§ WHAT THIS TASK INVOLVES
Reproduce all of the material word for word.

§ DATA ROWS
• • • •
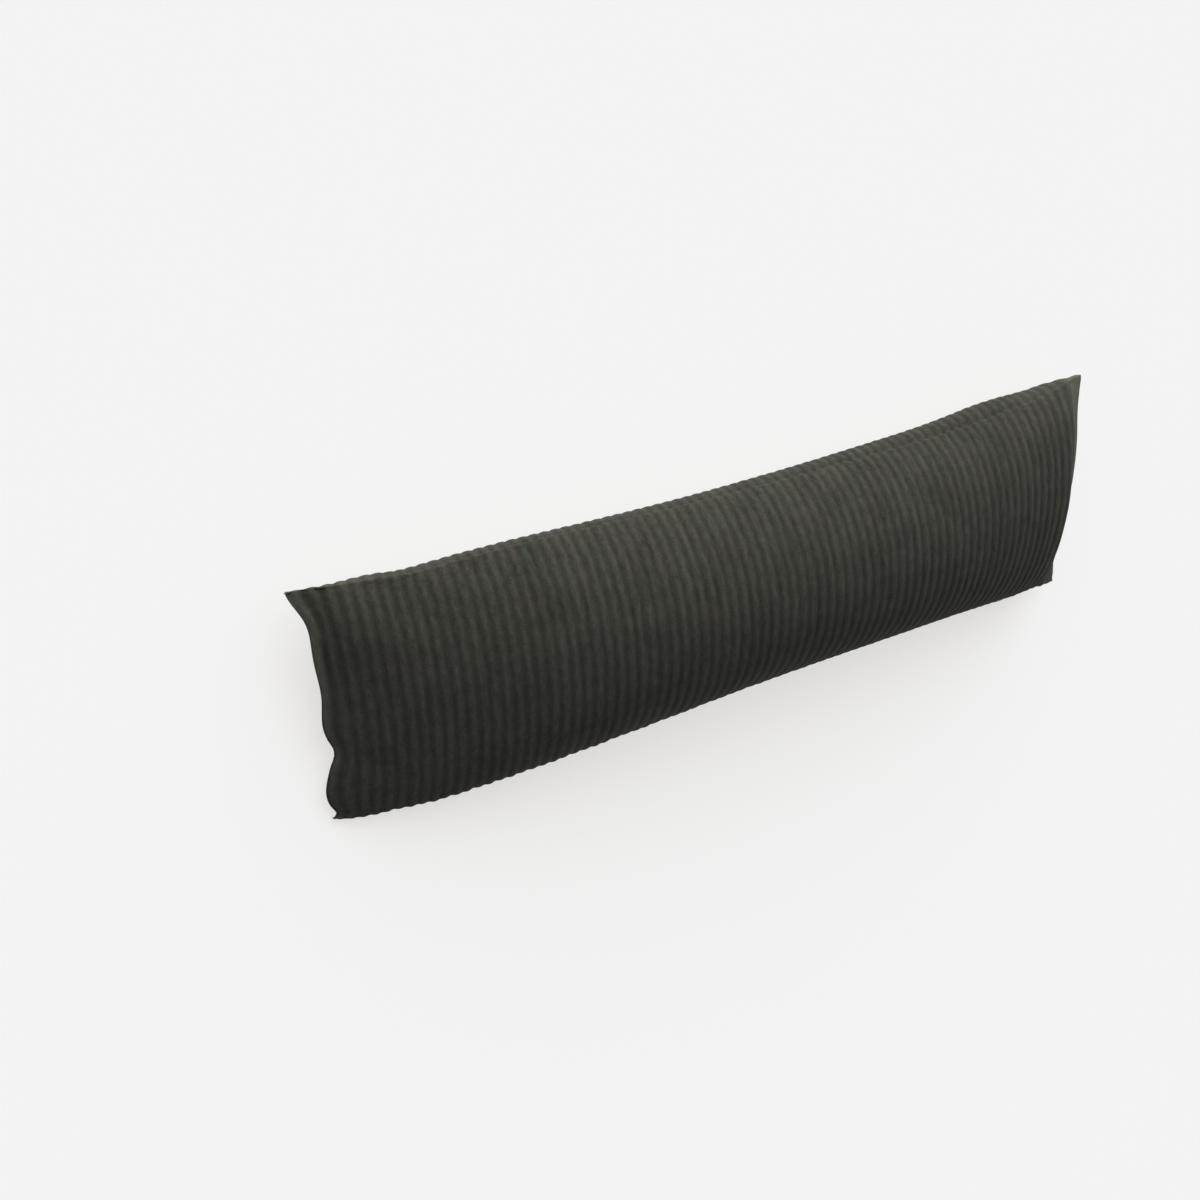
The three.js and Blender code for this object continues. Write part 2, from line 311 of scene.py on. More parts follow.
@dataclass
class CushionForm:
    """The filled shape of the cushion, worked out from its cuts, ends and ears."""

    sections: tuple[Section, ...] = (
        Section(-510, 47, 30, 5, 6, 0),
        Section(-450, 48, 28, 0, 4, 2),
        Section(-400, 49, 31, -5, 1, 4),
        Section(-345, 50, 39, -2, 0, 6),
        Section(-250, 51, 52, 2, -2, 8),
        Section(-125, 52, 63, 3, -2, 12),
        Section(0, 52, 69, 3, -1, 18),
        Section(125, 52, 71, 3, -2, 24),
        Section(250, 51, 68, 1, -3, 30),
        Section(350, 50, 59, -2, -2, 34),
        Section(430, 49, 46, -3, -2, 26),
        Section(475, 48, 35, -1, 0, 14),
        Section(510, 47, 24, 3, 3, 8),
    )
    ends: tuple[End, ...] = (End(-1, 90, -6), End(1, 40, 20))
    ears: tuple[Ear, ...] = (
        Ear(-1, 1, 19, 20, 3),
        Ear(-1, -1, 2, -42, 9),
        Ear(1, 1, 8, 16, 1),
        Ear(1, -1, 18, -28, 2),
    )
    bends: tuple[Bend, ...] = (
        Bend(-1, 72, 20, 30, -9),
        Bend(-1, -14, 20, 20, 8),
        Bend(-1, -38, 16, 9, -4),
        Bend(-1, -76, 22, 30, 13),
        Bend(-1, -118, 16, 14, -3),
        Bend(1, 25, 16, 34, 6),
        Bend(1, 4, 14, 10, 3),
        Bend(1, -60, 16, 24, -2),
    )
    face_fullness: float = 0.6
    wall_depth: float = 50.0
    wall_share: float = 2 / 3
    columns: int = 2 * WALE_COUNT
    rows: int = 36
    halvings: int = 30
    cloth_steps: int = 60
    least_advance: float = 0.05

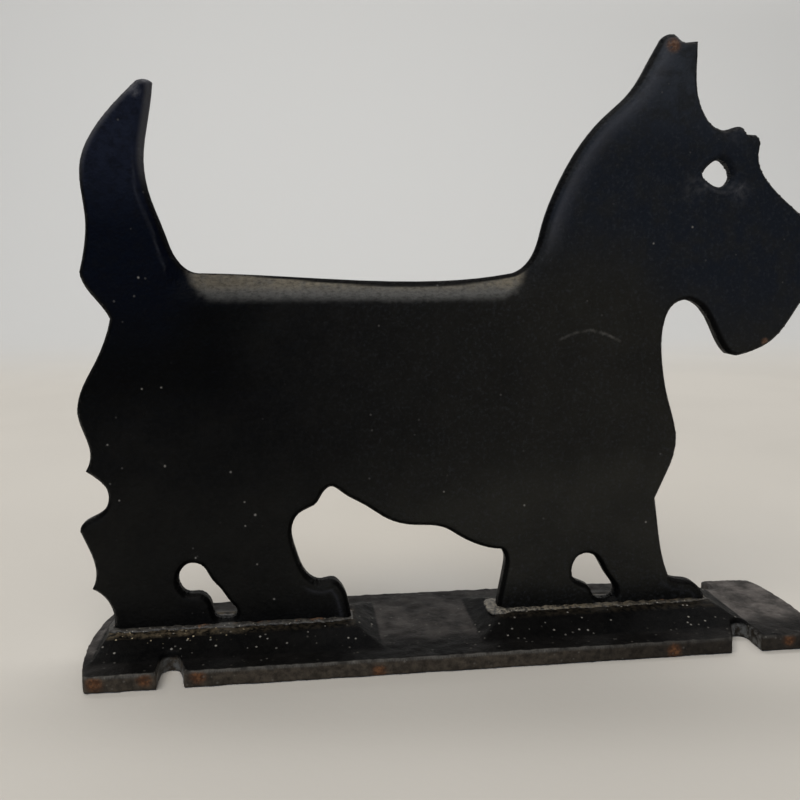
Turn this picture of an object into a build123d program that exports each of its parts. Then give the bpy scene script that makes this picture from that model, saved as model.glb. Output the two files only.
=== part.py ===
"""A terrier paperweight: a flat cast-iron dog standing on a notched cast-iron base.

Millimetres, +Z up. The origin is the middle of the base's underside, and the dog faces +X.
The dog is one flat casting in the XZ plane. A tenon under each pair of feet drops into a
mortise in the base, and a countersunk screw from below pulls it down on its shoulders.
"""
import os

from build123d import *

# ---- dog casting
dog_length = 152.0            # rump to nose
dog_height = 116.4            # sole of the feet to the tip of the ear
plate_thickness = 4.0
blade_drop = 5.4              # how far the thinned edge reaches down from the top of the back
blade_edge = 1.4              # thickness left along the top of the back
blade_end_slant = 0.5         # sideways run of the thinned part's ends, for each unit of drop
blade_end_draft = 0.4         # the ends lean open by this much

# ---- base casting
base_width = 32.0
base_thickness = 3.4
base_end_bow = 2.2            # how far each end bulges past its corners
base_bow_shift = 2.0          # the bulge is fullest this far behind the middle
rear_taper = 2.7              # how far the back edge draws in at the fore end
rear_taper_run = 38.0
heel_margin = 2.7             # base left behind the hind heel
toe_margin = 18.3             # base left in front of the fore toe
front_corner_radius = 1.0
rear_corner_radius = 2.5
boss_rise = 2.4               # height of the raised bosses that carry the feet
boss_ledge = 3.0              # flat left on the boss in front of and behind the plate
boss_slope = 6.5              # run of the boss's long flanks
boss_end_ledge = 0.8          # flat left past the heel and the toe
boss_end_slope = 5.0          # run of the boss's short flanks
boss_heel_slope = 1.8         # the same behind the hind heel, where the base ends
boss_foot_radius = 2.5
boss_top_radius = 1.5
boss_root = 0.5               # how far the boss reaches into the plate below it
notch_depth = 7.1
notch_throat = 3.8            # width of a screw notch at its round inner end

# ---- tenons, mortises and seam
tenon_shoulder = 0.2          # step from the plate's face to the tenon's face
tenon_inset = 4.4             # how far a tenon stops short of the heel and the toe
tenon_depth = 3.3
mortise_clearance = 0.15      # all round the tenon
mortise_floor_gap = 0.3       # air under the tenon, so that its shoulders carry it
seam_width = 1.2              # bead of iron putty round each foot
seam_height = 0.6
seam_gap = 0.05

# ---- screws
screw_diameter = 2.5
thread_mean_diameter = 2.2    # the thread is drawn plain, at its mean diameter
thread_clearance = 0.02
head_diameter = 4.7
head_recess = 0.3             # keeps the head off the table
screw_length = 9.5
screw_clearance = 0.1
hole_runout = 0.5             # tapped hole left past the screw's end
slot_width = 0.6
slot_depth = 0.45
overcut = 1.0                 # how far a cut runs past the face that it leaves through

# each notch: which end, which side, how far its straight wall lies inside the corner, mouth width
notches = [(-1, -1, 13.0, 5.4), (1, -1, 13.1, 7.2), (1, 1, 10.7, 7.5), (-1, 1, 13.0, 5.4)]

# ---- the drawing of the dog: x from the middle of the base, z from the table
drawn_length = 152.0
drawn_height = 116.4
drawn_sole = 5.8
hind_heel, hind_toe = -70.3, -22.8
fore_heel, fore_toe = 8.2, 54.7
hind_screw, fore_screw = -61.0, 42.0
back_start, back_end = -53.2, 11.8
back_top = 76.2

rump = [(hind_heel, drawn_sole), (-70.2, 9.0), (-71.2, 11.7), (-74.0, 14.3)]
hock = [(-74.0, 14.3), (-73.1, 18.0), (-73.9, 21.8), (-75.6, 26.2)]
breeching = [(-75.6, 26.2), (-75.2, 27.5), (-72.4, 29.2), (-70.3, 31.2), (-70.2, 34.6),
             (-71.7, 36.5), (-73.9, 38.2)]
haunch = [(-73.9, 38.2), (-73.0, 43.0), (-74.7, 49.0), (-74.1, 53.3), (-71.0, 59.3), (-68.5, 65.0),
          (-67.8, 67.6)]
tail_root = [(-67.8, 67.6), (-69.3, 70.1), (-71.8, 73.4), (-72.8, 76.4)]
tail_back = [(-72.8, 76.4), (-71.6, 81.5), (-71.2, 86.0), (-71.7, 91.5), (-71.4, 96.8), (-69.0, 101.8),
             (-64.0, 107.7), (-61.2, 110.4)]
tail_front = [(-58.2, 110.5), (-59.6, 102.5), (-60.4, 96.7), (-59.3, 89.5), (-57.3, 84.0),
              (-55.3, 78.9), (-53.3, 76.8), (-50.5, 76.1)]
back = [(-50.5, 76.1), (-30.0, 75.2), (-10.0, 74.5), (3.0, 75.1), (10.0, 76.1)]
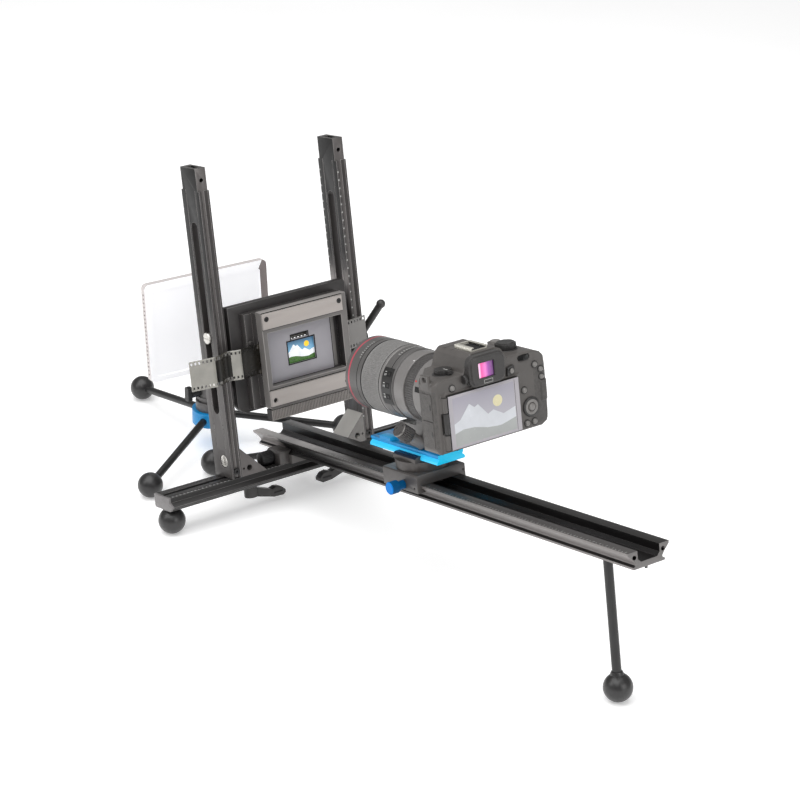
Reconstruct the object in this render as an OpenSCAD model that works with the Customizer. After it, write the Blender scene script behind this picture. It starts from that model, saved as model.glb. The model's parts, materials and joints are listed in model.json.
• • • •
§ EXERCISE ANSWER
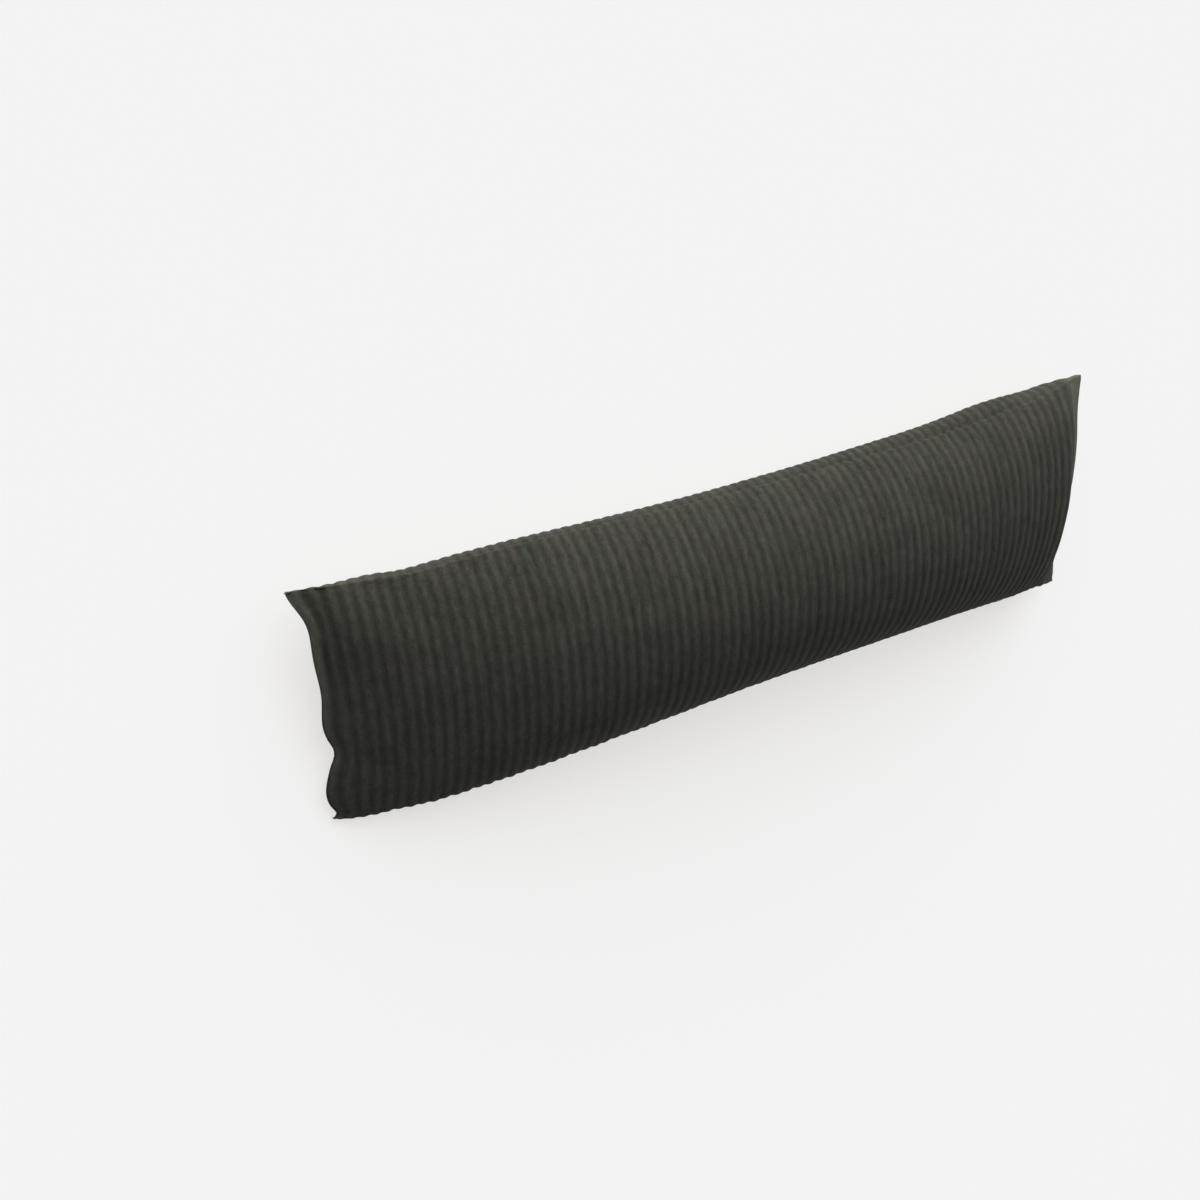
The three.js and Blender code for this object continues. Write part 2, from line 311 of scene.py on. More parts follow.
@dataclass
class CushionForm:
    """The filled shape of the cushion, worked out from its cuts, ends and ears."""

    sections: tuple[Section, ...] = (
        Section(-510, 47, 30, 5, 6, 0),
        Section(-450, 48, 28, 0, 4, 2),
        Section(-400, 49, 31, -5, 1, 4),
        Section(-345, 50, 39, -2, 0, 6),
        Section(-250, 51, 52, 2, -2, 8),
        Section(-125, 52, 63, 3, -2, 12),
        Section(0, 52, 69, 3, -1, 18),
        Section(125, 52, 71, 3, -2, 24),
        Section(250, 51, 68, 1, -3, 30),
        Section(350, 50, 59, -2, -2, 34),
        Section(430, 49, 46, -3, -2, 26),
        Section(475, 48, 35, -1, 0, 14),
        Section(510, 47, 24, 3, 3, 8),
    )
    ends: tuple[End, ...] = (End(-1, 90, -6), End(1, 40, 20))
    ears: tuple[Ear, ...] = (
        Ear(-1, 1, 19, 20, 3),
        Ear(-1, -1, 2, -42, 9),
        Ear(1, 1, 8, 16, 1),
        Ear(1, -1, 18, -28, 2),
    )
    bends: tuple[Bend, ...] = (
        Bend(-1, 72, 20, 30, -9),
        Bend(-1, -14, 20, 20, 8),
        Bend(-1, -38, 16, 9, -4),
        Bend(-1, -76, 22, 30, 13),
        Bend(-1, -118, 16, 14, -3),
        Bend(1, 25, 16, 34, 6),
        Bend(1, 4, 14, 10, 3),
        Bend(1, -60, 16, 24, -2),
    )
    face_fullness: float = 0.6
    wall_depth: float = 50.0
    wall_share: float = 2 / 3
    columns: int = 2 * WALE_COUNT
    rows: int = 36
    halvings: int = 30
    cloth_steps: int = 60
    least_advance: float = 0.05

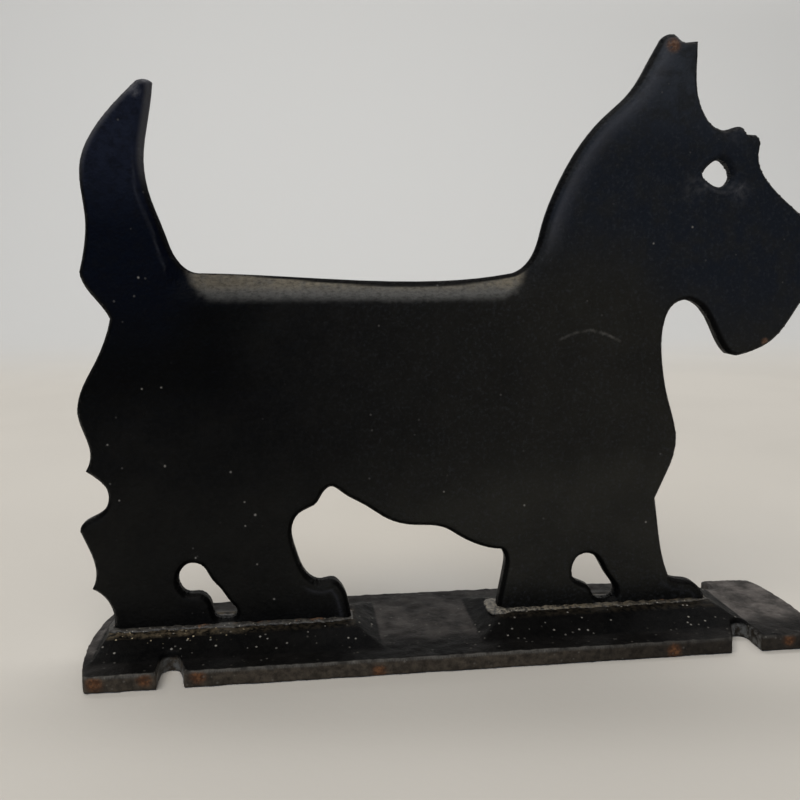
Turn this picture of an object into a build123d program that exports each of its parts. Then give the bpy scene script that makes this picture from that model, saved as model.glb. Output the two files only.
=== part.py ===
"""A terrier paperweight: a flat cast-iron dog standing on a notched cast-iron base.

Millimetres, +Z up. The origin is the middle of the base's underside, and the dog faces +X.
The dog is one flat casting in the XZ plane. A tenon under each pair of feet drops into a
mortise in the base, and a countersunk screw from below pulls it down on its shoulders.
"""
import os

from build123d import *

# ---- dog casting
dog_length = 152.0            # rump to nose
dog_height = 116.4            # sole of the feet to the tip of the ear
plate_thickness = 4.0
blade_drop = 5.4              # how far the thinned edge reaches down from the top of the back
blade_edge = 1.4              # thickness left along the top of the back
blade_end_slant = 0.5         # sideways run of the thinned part's ends, for each unit of drop
blade_end_draft = 0.4         # the ends lean open by this much

# ---- base casting
base_width = 32.0
base_thickness = 3.4
base_end_bow = 2.2            # how far each end bulges past its corners
base_bow_shift = 2.0          # the bulge is fullest this far behind the middle
rear_taper = 2.7              # how far the back edge draws in at the fore end
rear_taper_run = 38.0
heel_margin = 2.7             # base left behind the hind heel
toe_margin = 18.3             # base left in front of the fore toe
front_corner_radius = 1.0
rear_corner_radius = 2.5
boss_rise = 2.4               # height of the raised bosses that carry the feet
boss_ledge = 3.0              # flat left on the boss in front of and behind the plate
boss_slope = 6.5              # run of the boss's long flanks
boss_end_ledge = 0.8          # flat left past the heel and the toe
boss_end_slope = 5.0          # run of the boss's short flanks
boss_heel_slope = 1.8         # the same behind the hind heel, where the base ends
boss_foot_radius = 2.5
boss_top_radius = 1.5
boss_root = 0.5               # how far the boss reaches into the plate below it
notch_depth = 7.1
notch_throat = 3.8            # width of a screw notch at its round inner end

# ---- tenons, mortises and seam
tenon_shoulder = 0.2          # step from the plate's face to the tenon's face
tenon_inset = 4.4             # how far a tenon stops short of the heel and the toe
tenon_depth = 3.3
mortise_clearance = 0.15      # all round the tenon
mortise_floor_gap = 0.3       # air under the tenon, so that its shoulders carry it
seam_width = 1.2              # bead of iron putty round each foot
seam_height = 0.6
seam_gap = 0.05

# ---- screws
screw_diameter = 2.5
thread_mean_diameter = 2.2    # the thread is drawn plain, at its mean diameter
thread_clearance = 0.02
head_diameter = 4.7
head_recess = 0.3             # keeps the head off the table
screw_length = 9.5
screw_clearance = 0.1
hole_runout = 0.5             # tapped hole left past the screw's end
slot_width = 0.6
slot_depth = 0.45
overcut = 1.0                 # how far a cut runs past the face that it leaves through

# each notch: which end, which side, how far its straight wall lies inside the corner, mouth width
notches = [(-1, -1, 13.0, 5.4), (1, -1, 13.1, 7.2), (1, 1, 10.7, 7.5), (-1, 1, 13.0, 5.4)]

# ---- the drawing of the dog: x from the middle of the base, z from the table
drawn_length = 152.0
drawn_height = 116.4
drawn_sole = 5.8
hind_heel, hind_toe = -70.3, -22.8
fore_heel, fore_toe = 8.2, 54.7
hind_screw, fore_screw = -61.0, 42.0
back_start, back_end = -53.2, 11.8
back_top = 76.2

rump = [(hind_heel, drawn_sole), (-70.2, 9.0), (-71.2, 11.7), (-74.0, 14.3)]
hock = [(-74.0, 14.3), (-73.1, 18.0), (-73.9, 21.8), (-75.6, 26.2)]
breeching = [(-75.6, 26.2), (-75.2, 27.5), (-72.4, 29.2), (-70.3, 31.2), (-70.2, 34.6),
             (-71.7, 36.5), (-73.9, 38.2)]
haunch = [(-73.9, 38.2), (-73.0, 43.0), (-74.7, 49.0), (-74.1, 53.3), (-71.0, 59.3), (-68.5, 65.0),
          (-67.8, 67.6)]
tail_root = [(-67.8, 67.6), (-69.3, 70.1), (-71.8, 73.4), (-72.8, 76.4)]
tail_back = [(-72.8, 76.4), (-71.6, 81.5), (-71.2, 86.0), (-71.7, 91.5), (-71.4, 96.8), (-69.0, 101.8),
             (-64.0, 107.7), (-61.2, 110.4)]
tail_front = [(-58.2, 110.5), (-59.6, 102.5), (-60.4, 96.7), (-59.3, 89.5), (-57.3, 84.0),
              (-55.3, 78.9), (-53.3, 76.8), (-50.5, 76.1)]
back = [(-50.5, 76.1), (-30.0, 75.2), (-10.0, 74.5), (3.0, 75.1), (10.0, 76.1)]
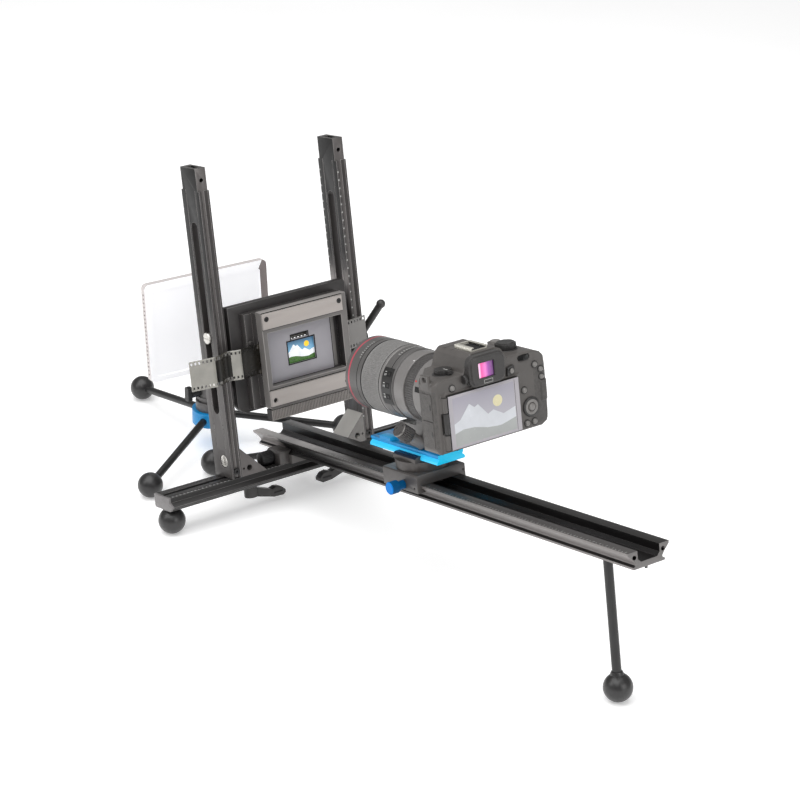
Reconstruct the object in this render as an OpenSCAD model that works with the Customizer. After it, write the Blender scene script behind this picture. It starts from that model, saved as model.glb. The model's parts, materials and joints are listed in model.json.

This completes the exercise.